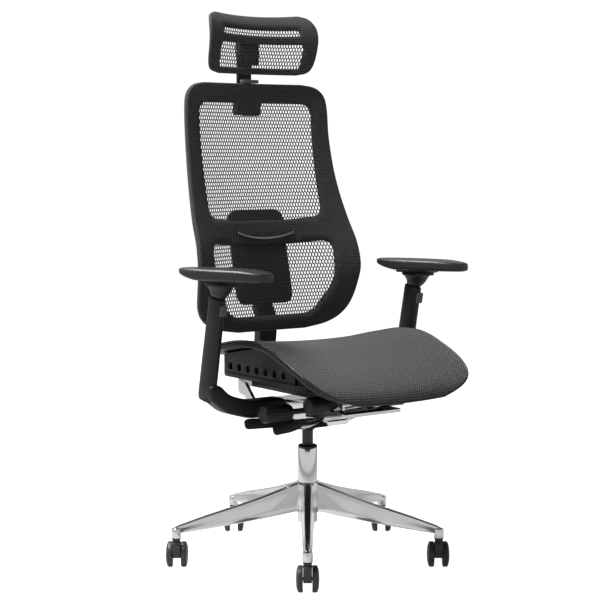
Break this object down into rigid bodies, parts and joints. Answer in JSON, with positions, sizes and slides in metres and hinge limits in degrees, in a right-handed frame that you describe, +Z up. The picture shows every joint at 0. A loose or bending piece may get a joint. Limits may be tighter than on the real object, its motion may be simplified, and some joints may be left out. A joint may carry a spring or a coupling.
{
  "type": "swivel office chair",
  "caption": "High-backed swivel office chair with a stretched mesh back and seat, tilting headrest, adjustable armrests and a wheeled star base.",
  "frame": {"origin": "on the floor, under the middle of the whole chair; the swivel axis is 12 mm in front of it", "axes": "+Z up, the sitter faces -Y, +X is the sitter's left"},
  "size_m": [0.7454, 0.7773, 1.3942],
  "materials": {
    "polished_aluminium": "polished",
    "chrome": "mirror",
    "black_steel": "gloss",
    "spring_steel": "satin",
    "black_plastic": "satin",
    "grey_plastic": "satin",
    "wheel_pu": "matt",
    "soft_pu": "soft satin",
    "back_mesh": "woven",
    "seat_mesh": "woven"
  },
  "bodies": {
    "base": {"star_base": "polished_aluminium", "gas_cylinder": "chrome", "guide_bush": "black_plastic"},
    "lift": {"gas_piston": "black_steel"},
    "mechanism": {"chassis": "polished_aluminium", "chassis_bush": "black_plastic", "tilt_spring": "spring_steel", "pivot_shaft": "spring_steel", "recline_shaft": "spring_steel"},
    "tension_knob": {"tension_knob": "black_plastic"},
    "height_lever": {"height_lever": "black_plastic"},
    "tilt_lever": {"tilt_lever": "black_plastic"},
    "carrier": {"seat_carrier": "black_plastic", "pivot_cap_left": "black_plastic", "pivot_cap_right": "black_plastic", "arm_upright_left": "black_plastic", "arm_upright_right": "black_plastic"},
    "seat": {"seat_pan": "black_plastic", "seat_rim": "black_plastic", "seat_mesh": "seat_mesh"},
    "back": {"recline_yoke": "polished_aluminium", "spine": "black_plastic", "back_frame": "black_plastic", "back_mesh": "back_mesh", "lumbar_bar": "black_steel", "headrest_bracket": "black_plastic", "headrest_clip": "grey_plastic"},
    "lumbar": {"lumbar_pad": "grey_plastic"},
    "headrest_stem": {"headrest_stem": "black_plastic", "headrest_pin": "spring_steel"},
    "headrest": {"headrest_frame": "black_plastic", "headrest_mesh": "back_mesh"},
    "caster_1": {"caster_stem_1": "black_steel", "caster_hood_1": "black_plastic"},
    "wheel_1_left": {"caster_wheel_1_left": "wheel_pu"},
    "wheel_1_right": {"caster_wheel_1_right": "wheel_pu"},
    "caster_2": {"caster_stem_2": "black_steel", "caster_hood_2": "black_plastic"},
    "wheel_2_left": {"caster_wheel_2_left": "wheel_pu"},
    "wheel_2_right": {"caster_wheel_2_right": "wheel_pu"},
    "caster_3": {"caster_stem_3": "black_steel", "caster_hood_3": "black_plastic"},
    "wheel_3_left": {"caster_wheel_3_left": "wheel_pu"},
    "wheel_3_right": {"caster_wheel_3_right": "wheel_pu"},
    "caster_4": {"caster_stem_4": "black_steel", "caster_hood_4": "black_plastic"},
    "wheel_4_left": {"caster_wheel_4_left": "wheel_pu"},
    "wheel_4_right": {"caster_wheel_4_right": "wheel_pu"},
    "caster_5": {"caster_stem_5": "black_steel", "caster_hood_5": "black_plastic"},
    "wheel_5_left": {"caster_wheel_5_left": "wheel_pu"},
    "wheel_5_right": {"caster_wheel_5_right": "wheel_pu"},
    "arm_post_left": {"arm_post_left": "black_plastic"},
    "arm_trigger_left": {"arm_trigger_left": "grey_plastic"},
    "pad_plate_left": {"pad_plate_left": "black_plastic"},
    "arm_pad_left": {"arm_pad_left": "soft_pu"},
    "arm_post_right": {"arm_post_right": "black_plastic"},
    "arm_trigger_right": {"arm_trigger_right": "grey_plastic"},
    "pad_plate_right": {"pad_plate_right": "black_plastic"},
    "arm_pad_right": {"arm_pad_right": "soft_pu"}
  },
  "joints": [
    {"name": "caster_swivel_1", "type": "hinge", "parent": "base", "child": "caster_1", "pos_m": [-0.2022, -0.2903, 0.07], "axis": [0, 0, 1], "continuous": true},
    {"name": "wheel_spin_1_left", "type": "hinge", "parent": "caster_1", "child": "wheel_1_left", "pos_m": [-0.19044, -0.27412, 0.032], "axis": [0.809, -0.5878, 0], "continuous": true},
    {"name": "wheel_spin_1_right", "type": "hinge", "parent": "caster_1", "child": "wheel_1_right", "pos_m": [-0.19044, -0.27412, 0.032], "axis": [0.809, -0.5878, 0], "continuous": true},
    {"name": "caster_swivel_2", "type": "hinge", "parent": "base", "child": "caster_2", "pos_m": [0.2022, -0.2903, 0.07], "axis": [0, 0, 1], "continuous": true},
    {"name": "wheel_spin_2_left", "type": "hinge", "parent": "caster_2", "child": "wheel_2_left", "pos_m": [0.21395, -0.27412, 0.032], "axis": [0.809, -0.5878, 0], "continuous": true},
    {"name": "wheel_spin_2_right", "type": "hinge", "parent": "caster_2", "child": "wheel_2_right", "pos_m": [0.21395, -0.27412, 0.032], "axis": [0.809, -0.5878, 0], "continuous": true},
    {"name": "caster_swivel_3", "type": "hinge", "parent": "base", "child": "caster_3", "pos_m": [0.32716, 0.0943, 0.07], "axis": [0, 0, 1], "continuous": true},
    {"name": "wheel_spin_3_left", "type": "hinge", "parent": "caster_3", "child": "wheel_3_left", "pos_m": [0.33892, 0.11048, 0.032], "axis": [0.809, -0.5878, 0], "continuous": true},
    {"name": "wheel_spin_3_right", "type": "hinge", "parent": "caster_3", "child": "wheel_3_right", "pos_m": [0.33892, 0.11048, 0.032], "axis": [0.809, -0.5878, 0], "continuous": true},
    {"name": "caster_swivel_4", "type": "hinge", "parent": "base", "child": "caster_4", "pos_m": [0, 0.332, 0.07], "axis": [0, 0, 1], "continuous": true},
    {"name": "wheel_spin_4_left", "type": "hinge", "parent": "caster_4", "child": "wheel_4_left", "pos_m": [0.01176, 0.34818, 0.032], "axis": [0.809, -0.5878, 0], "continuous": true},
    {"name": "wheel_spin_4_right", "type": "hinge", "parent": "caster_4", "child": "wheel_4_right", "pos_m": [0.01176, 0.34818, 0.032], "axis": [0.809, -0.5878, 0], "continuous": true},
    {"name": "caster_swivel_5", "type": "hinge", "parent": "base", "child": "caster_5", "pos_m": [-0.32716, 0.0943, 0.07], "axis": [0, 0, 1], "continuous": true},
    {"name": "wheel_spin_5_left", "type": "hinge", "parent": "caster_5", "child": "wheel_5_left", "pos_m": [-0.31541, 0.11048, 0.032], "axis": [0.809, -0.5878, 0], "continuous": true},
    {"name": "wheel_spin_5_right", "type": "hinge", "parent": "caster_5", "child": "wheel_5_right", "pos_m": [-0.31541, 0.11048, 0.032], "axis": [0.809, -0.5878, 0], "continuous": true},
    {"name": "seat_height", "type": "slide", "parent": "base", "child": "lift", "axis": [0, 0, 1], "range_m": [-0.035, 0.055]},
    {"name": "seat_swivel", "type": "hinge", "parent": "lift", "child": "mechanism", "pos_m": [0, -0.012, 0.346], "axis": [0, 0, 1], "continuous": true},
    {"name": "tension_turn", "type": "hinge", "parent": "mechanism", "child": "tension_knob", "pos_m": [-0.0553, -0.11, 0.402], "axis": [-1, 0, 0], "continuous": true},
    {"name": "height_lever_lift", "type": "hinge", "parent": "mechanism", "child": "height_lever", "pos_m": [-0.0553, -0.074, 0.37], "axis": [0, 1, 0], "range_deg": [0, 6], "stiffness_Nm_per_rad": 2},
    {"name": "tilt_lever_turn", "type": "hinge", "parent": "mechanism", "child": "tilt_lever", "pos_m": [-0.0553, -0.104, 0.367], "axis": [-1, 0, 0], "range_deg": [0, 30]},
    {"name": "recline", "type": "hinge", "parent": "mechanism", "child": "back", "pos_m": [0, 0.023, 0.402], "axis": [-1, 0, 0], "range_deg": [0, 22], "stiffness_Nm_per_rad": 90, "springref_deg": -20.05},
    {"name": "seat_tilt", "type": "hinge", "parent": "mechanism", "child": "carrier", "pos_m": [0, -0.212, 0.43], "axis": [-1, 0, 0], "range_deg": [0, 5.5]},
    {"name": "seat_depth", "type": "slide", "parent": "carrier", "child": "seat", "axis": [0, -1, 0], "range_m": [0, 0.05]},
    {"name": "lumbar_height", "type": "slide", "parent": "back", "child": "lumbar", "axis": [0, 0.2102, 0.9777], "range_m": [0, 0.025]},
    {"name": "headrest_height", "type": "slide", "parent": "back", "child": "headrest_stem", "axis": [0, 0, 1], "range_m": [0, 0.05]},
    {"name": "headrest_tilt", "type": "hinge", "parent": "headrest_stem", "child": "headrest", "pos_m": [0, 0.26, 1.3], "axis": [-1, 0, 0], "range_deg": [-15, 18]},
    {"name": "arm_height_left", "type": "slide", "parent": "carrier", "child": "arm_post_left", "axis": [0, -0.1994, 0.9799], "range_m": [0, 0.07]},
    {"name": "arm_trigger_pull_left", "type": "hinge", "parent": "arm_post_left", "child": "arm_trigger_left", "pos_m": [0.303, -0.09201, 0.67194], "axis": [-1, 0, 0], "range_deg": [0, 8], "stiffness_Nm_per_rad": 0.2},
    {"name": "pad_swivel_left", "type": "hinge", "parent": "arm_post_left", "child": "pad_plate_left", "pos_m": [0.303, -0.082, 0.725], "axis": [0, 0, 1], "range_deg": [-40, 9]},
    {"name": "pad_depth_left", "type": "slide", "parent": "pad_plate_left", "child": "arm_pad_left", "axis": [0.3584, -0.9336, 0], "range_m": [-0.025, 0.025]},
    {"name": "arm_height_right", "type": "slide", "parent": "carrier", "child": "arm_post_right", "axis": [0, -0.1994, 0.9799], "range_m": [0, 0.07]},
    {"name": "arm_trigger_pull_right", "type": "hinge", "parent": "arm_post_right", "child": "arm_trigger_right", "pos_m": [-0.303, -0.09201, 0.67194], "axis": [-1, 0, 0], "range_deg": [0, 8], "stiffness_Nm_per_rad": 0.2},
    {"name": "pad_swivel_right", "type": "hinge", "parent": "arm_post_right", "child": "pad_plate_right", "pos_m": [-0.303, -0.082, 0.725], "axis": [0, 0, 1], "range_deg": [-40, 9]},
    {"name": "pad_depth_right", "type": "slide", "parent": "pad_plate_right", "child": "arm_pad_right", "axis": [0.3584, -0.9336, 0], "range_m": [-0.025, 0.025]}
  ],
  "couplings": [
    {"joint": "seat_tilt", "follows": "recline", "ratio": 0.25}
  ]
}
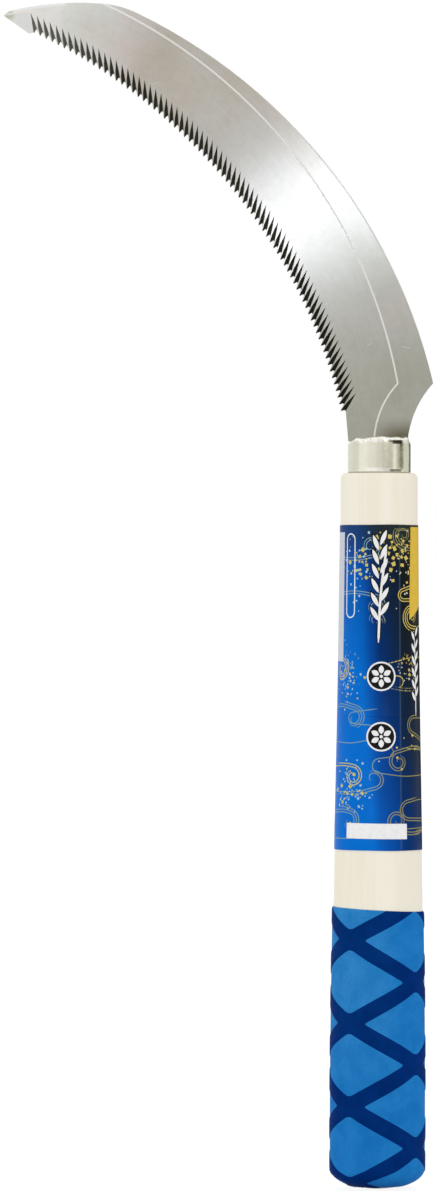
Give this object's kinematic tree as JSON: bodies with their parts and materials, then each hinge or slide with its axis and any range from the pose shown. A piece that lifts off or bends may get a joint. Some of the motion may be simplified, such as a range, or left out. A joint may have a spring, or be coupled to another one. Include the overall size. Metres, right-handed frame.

■ Stated exercise
How many of the lines in the listing above hold the word "handed"? Report only that figure.

■ The response
2